Common mistakes people make (and the real cost)

Skipping annealing – short brass life, random neck splits.
Trying to force the die – stuck cases, torn rims, ruined day.
Under-lubing – same outcome, just faster.
No headspace measurement – “it chambers sometimes” becomes your normal.
Ignoring neck thickness – pressure surprises and accuracy inconsistency.
Mixing lots – you will chase velocity and function problems that aren’t load problems.

People love to blame the rifle. Most “8.6 Blackout is unreliable” stories start at the brass stage.

Special notes for gas guns

If you run 8.6 Blackout in an AR-10 pattern rifle, your brass has a harder life. Cycling is violent compared to a bolt gun. That’s why consistency matters more. If you want the platform side of this conversation, read: Best 8.6 Blackout Rifles.

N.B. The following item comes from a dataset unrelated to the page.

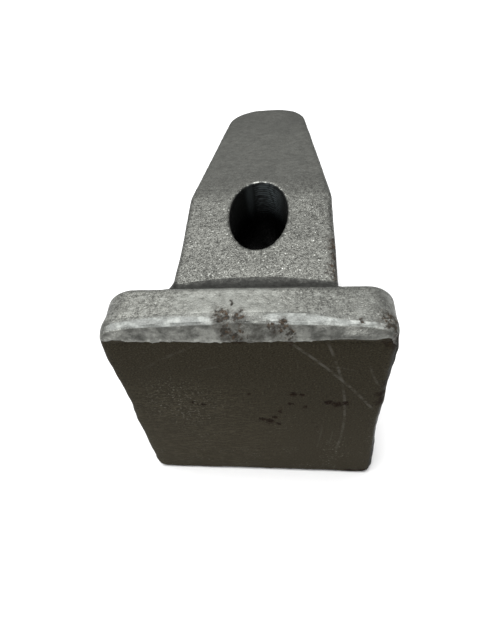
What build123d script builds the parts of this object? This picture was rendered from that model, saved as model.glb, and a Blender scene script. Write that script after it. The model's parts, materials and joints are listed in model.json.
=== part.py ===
from build123d import *
import math
import os

# Weld-on nose of an excavator bucket tooth.
# A thick square head is welded to the bucket lip by its flat front face. A tapered nose stands out of the
# head's back, and a tooth cap slides over it. An oval slot through the nose takes the cap's lock pin, and a
# rubber-backed detent, in a pocket on the slot's root side, snaps into the pin's notch.
#
# Frame: origin at the centre of the weld face, +X across the head, +Y out along the nose, +Z up.
# All sizes are in millimetres.

# Head block
HEAD_WIDTH = 66.0
HEAD_HEIGHT = 65.0
HEAD_DEPTH = 13.5
HEAD_TOP_CORNER_R = 5.5
HEAD_BOTTOM_CORNER_R = 3.0
HEAD_BACK_EDGE_R = 1.8
TOP_BEVEL_DEPTH = 2.4
TOP_BEVEL_DROP = 4.4
FACE_EDGE_BEVEL = 0.6

# Nose, side profile
NOSE_TILT = 10.0
NOSE_TOP_DROP = 5.2
NOSE_ROOT_HEIGHT = 42.0
NOSE_LENGTH = 93.0
NOSE_FOLD_AT = 36.0
NOSE_TIP_THICKNESS = 13.0
NOSE_FOLD_R = 30.0

# Nose, plan outline
NOSE_ROOT_WIDTH = 40.5
NOSE_FOLD_WIDTH = 40.0
NOSE_TIP_WIDTH = 25.0
NOSE_OFFSET = 1.5
NOSE_SHOULDER_R = 12.0
NOSE_TIP_CORNER_R = 7.5
NOSE_EDGE_R = 1.4

# Oval lock slot through the nose, square to the nose's lower stretch
SLOT_LENGTH = 27.0
SLOT_WIDTH = 16.0
SLOT_AT = 33.0

# Tenon of the nose in the head
TENON_WIDTH = 30.0
TENON_HEIGHT = 26.0
TENON_LENGTH = 8.5
TENON_CORNER_R = 4.0
TENON_CLEARANCE = 0.15

# Rubber-backed lock in a pocket of the slot's root-side wall
LOCK_WIDTH = 12.0
LOCK_HEIGHT = 18.0
LOCK_CORNER_R = 2.0
LOCK_CLEARANCE = 0.2
BACK_PLATE_THICKNESS = 2.0
RUBBER_THICKNESS = 6.5
DETENT_THICKNESS = 2.5
NUB_WIDTH = 8.0
NUB_HEIGHT = 8.0
NUB_REACH = 2.5
DETENT_EDGE_R = 0.4
POCKET_OVERLAP = 4.0

# Weld bead round the nose root
BEAD_LENGTH = 7.0
BEAD_LEG = 5.5
BEAD_TOP_LEG = 3.4
BEAD_TOE = 0.4

# Two coordinates closer than this are the same
TOLERANCE = 1e-6

# Worked out from the driving sizes
HEAD_TOP = HEAD_HEIGHT / 2
TILT_SLOPE = math.tan(math.radians(NOSE_TILT))
ROOT_TOP = HEAD_TOP - NOSE_TOP_DROP
ROOT_BOTTOM = ROOT_TOP - NOSE_ROOT_HEIGHT
ROOT_MID = (ROOT_TOP + ROOT_BOTTOM) / 2
FOLD_TOP = ROOT_TOP + NOSE_FOLD_AT * TILT_SLOPE
FOLD_BOTTOM = ROOT_BOTTOM + NOSE_FOLD_AT * TILT_SLOPE
TIP_BOTTOM = FOLD_TOP - NOSE_TIP_THICKNESS

# The lock stack, measured along the lock frame's y from the slot's centre
LOCK_FRONT = SLOT_LENGTH / 2 * math.sqrt(1 - (LOCK_WIDTH / SLOT_WIDTH) ** 2)
LOCK_STACK = BACK_PLATE_THICKNESS + RUBBER_THICKNESS + DETENT_THICKNESS

# The slot frame: x across the nose, y along the nose towards its tip, z out of the nose's upper side.
# The lock frame is the same frame turned so that its y points at the nose's root.
SLOT_CENTRE = Vector(NOSE_OFFSET, HEAD_DEPTH + SLOT_AT, ROOT_MID + SLOT_AT * TILT_SLOPE)
SLOT_FRAME = Location(SLOT_CENTRE, (NOSE_TILT, 0, 0))
LOCK_FRAME = SLOT_FRAME * Rot(0, 0, 180)


def rounded_block(width, depth, height, radius):
    """A block centred on the origin whose four edges along y are rounded."""
    block = Box(width, depth, height)
    return fillet(block.edges().filter_by(Axis.Y), radius)


def nose_outline():
    """The nose without its slot: side profile crossed with plan outline, with its long edges rounded."""
    far_y = HEAD_DEPTH + NOSE_LENGTH
    fold_y = HEAD_DEPTH + NOSE_FOLD_AT
    with BuildPart() as side:
        with BuildSketch(Plane.YZ) as profile:
            Polygon(
                (HEAD_DEPTH, ROOT_BOTTOM),
                (fold_y, FOLD_BOTTOM),
                (far_y, TIP_BOTTOM),
                (far_y, FOLD_TOP),
                (fold_y, FOLD_TOP),
                (HEAD_DEPTH, ROOT_TOP),
                align=None,
            )
            fillet(corners_at(profile, fold_y, along="X"), NOSE_FOLD_R)
        extrude(amount=HEAD_WIDTH, both=True)
    with BuildPart() as plan:
        with BuildSketch(Plane.XY) as outline:
            Polygon(
                (-NOSE_ROOT_WIDTH / 2, HEAD_DEPTH),
                (NOSE_ROOT_WIDTH / 2, HEAD_DEPTH),
                (NOSE_FOLD_WIDTH / 2, fold_y),
                (NOSE_TIP_WIDTH / 2, far_y),
                (-NOSE_TIP_WIDTH / 2, far_y),
                (-NOSE_FOLD_WIDTH / 2, fold_y),
                align=None,
            )
            fillet(corners_at(outline, fold_y, along="Y"), NOSE_SHOULDER_R)
            fillet(corners_at(outline, far_y, along="Y"), NOSE_TIP_CORNER_R)
        extrude(amount=HEAD_HEIGHT, both=True)
    blank = side.part & plan.part
    root_edges = blank.faces().sort_by(Axis.Y)[0].edges()
    rim = [e for e in blank.edges() if e not in root_edges and not is_upright(e)]
    return Pos(NOSE_OFFSET, 0, 0) * fillet(rim, NOSE_EDGE_R)


def corners_at(sketch, value, along):
    """The sketch's corners at one coordinate, in the sketch's own axes."""
    return [v for v in sketch.vertices() if abs(getattr(v, along) - value) < TOLERANCE]


def is_upright(edge):
    """True for an edge that runs nearer to Z than to the level."""
    return abs(edge.tangent_at(0.5).Z) > math.sin(math.radians(45))


def nose_part():
    """The nose: blank, tenon at its root, lock slot and the lock's pocket."""
    tenon = rounded_block(TENON_WIDTH, TENON_LENGTH, TENON_HEIGHT, TENON_CORNER_R)
    blank = nose_outline() + Pos(NOSE_OFFSET, HEAD_DEPTH - TENON_LENGTH / 2, ROOT_MID) * tenon
    slot = extrude(Ellipse(SLOT_WIDTH / 2, SLOT_LENGTH / 2), HEAD_WIDTH, both=True)
    pocket_start = LOCK_FRONT - POCKET_OVERLAP
    pocket = rounded_block(
        LOCK_WIDTH + 2 * LOCK_CLEARANCE,
        LOCK_FRONT + LOCK_STACK - pocket_start,
        LOCK_HEIGHT + 2 * LOCK_CLEARANCE,
        LOCK_CORNER_R,
    )
    pocket_middle = (pocket_start + LOCK_FRONT + LOCK_STACK) / 2
    return blank - SLOT_FRAME * slot - LOCK_FRAME * Pos(0, pocket_middle, 0) * pocket


def head_block():
    """The head: rounded block with a bevelled top front edge and a blind mortise for the nose's tenon."""
    block = Pos(0, HEAD_DEPTH / 2, 0) * Box(HEAD_WIDTH, HEAD_DEPTH, HEAD_HEIGHT)
    long_edges = block.edges().filter_by(Axis.Y).group_by(Axis.Z)
    block = fillet(long_edges[0], HEAD_BOTTOM_CORNER_R)
    long_edges = block.edges().filter_by(Axis.Y).group_by(Axis.Z)
    block = fillet(long_edges[-1], HEAD_TOP_CORNER_R)
    block = fillet(block.faces().sort_by(Axis.Y)[-1].edges(), HEAD_BACK_EDGE_R)
    bevel_profile = Plane.YZ * Polygon(
        (-HEAD_DEPTH, HEAD_TOP - TOP_BEVEL_DROP - HEAD_DEPTH * TOP_BEVEL_DROP / TOP_BEVEL_DEPTH),
        (TOP_BEVEL_DEPTH + HEAD_DEPTH, HEAD_TOP + HEAD_DEPTH * TOP_BEVEL_DROP / TOP_BEVEL_DEPTH),
        (-HEAD_DEPTH, HEAD_TOP + HEAD_DEPTH * TOP_BEVEL_DROP / TOP_BEVEL_DEPTH),
        align=None,
    )
    block -= extrude(bevel_profile, HEAD_WIDTH, both=True)
    block = chamfer(block.faces().sort_by(Axis.Y)[0].edges(), FACE_EDGE_BEVEL)
    mortise = rounded_block(
        TENON_WIDTH + 2 * TENON_CLEARANCE,
        TENON_LENGTH + TENON_CLEARANCE,
        TENON_HEIGHT + 2 * TENON_CLEARANCE,
        TENON_CORNER_R,
    )
    mortise_middle = HEAD_DEPTH - (TENON_LENGTH + TENON_CLEARANCE) / 2
    return block - Pos(NOSE_OFFSET, mortise_middle, ROOT_MID) * mortise


def bead_section(y, width, low, high):
    """The bead's outline at one distance from the weld face, spaced evenly off the nose's rounded edges."""
    corner = NOSE_EDGE_R + (width - NOSE_ROOT_WIDTH) / 2
    outline = RectangleRounded(width, high - low, corner)
    return Plane((NOSE_OFFSET, y, (low + high) / 2), x_dir=(1, 0, 0), z_dir=(0, -1, 0)) * outline


def root_weld(nose_blank):
    """The bead round the nose root: a collar that shrinks from the head's back to the nose's skin."""
    rise = BEAD_LENGTH * TILT_SLOPE
    wide = bead_section(
        HEAD_DEPTH, NOSE_ROOT_WIDTH + 2 * BEAD_LEG, ROOT_BOTTOM - BEAD_LEG, ROOT_TOP + BEAD_TOP_LEG
    )
    narrow = bead_section(
        HEAD_DEPTH + BEAD_LENGTH,
        NOSE_ROOT_WIDTH + 2 * BEAD_TOE,
        ROOT_BOTTOM + rise - BEAD_TOE,
        ROOT_TOP + rise + BEAD_TOE,
    )
    return loft([wide, narrow]) - nose_blank


def lock_back_plate():
    """The flat steel backing at the bottom of the lock pocket."""
    plate = rounded_block(LOCK_WIDTH, BACK_PLATE_THICKNESS, LOCK_HEIGHT, LOCK_CORNER_R)
    return LOCK_FRAME * Pos(0, LOCK_FRONT + LOCK_STACK - BACK_PLATE_THICKNESS / 2, 0) * plate


def lock_rubber():
    """The rubber pad between the backing and the detent."""
    pad = rounded_block(LOCK_WIDTH, RUBBER_THICKNESS, LOCK_HEIGHT, LOCK_CORNER_R)
    return LOCK_FRAME * Pos(0, LOCK_FRONT + DETENT_THICKNESS + RUBBER_THICKNESS / 2, 0) * pad


def lock_detent():
    """The detent: a steel plate with a rounded nub that stands into the slot."""
    plate = Pos(0, LOCK_FRONT + DETENT_THICKNESS / 2, 0) * rounded_block(
        LOCK_WIDTH, DETENT_THICKNESS, LOCK_HEIGHT, LOCK_CORNER_R
    )
    nub_r = (NUB_HEIGHT**2 / 4 + NUB_REACH**2) / (2 * NUB_REACH)
    barrel = Rot(0, 90, 0) * Cylinder(nub_r, NUB_WIDTH)
    nub = Pos(0, LOCK_FRONT - NUB_REACH + nub_r, 0) * barrel
    nub_depth = NUB_REACH + DETENT_THICKNESS / 2
    nub &= Pos(0, LOCK_FRONT - NUB_REACH + nub_depth / 2, 0) * Box(NUB_WIDTH, nub_depth, 2 * NUB_HEIGHT)
    return LOCK_FRAME * fillet((plate + nub).edges(), DETENT_EDGE_R)


nose = nose_part()
parts = {
    "nose": nose,
    "head_block": head_block(),
    "root_weld": root_weld(nose_outline()),
    "lock_back_plate": lock_back_plate(),
    "lock_rubber": lock_rubber(),
    "lock_detent": lock_detent(),
}
os.makedirs("parts", exist_ok=True)
for name, shape in parts.items():
    export_step(shape, f"parts/{name}.step")
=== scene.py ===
import itertools
import json
import math

import bmesh
import bpy
import numpy as np
from mathutils import Matrix, Vector


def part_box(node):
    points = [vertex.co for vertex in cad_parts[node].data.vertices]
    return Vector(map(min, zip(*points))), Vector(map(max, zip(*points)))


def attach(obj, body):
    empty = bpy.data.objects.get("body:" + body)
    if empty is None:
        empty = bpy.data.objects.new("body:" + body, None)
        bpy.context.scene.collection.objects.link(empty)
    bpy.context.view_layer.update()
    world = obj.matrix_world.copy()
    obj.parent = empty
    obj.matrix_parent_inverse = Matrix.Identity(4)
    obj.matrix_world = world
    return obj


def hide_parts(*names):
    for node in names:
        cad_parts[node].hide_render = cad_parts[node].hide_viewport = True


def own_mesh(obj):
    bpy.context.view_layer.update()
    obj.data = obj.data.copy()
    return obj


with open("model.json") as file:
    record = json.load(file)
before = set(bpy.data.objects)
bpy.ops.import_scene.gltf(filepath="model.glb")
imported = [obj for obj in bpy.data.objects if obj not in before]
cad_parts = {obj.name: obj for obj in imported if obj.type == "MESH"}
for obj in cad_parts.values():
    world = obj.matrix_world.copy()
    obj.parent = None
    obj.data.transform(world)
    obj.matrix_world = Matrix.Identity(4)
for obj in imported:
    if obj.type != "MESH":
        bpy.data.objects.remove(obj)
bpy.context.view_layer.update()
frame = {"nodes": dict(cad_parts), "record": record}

MM = 0.001


# ---------------------------------------------------------------- places taken from the frame


def box_mm(node):
    """Lowest and highest corner of a CAD node, in mm."""
    low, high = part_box(node)
    return np.array(low) / MM, np.array(high) / MM


def mount_mm(name):
    """A mount's place in mm and its axis."""
    mount = next(m for m in frame["record"]["mounts"] if m["name"] == name)
    return np.array(mount["pos_m"]) / MM, np.array(mount["axis"])


HEAD_LOW, HEAD_HIGH = box_mm("head_block")
NOSE_LOW, NOSE_HIGH = box_mm("nose")
HALF_WIDTH = (HEAD_HIGH[0] - HEAD_LOW[0]) / 2
HEAD_TOP = HEAD_HIGH[2]
HEAD_BACK = HEAD_HIGH[1]
NOSE_X = (NOSE_LOW[0] + NOSE_HIGH[0]) / 2
NOSE_HALF_WIDTH = (NOSE_HIGH[0] - NOSE_LOW[0]) / 2
NOSE_TIP_Y = NOSE_HIGH[1]
SLOT_MOUTH, SLOT_AXIS = mount_mm("lock_slot")
ALONG_NOSE = np.array([0, SLOT_AXIS[2], -SLOT_AXIS[1]])
LOWER_SLOPE = ALONG_NOSE[2] / ALONG_NOSE[1]
ROOT_TOP = SLOT_MOUTH[2] - (SLOT_MOUTH[1] - HEAD_BACK) * LOWER_SLOPE
ROOT_BOTTOM = NOSE_LOW[2]
SLOT_HALF_WIDTH = 8.0
SLOT_HALF_LENGTH = 13.5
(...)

Also, don’t ignore your bench consistency. Charge variation and sloppy process show up quickly in subsonic work. This guide helps tighten that up: Powder Measure Showdown.

Record keeping – boring, but it wins

Converted brass is a system. Track it like a system.

Record the parent brass brand and lot.
Record how many firings and when you annealed.
Record die settings for that batch.
Keep notes on what chambers smoothly and what does not.

This is how you get repeatability across months, not just across one weekend.

What to read next

8.6 Blackout overview – specs, concept, twist, why it exists.
8.6 Blackout subsonic loads – this article (subs only, process, powders, troubleshooting).
8.6 Blackout supersonic loads. Bullet construction and RPM safety rules become the core topic.
8.6 Blackout barrel length and gas system. What changes from 8 to 12 to 16. Dwell time, port pressure, real-world velocity.
How to form 8.6 Blackout brass from 6.5 Creedmoor. Trim, form, anneal, die setup, QC checks.
Best rifles for 8.6 Blackout.
Bullet choices for 8.6 Blackout. Subsonic expanders vs match, and supersonic-safe monolithics.

Bottom line

8.6 brass conversion is absolutely doable, but it rewards discipline. Treat it like a production process, not a one-off hobby task. Your rifle will run cleaner, your data will make sense, and your brass life will stop being random.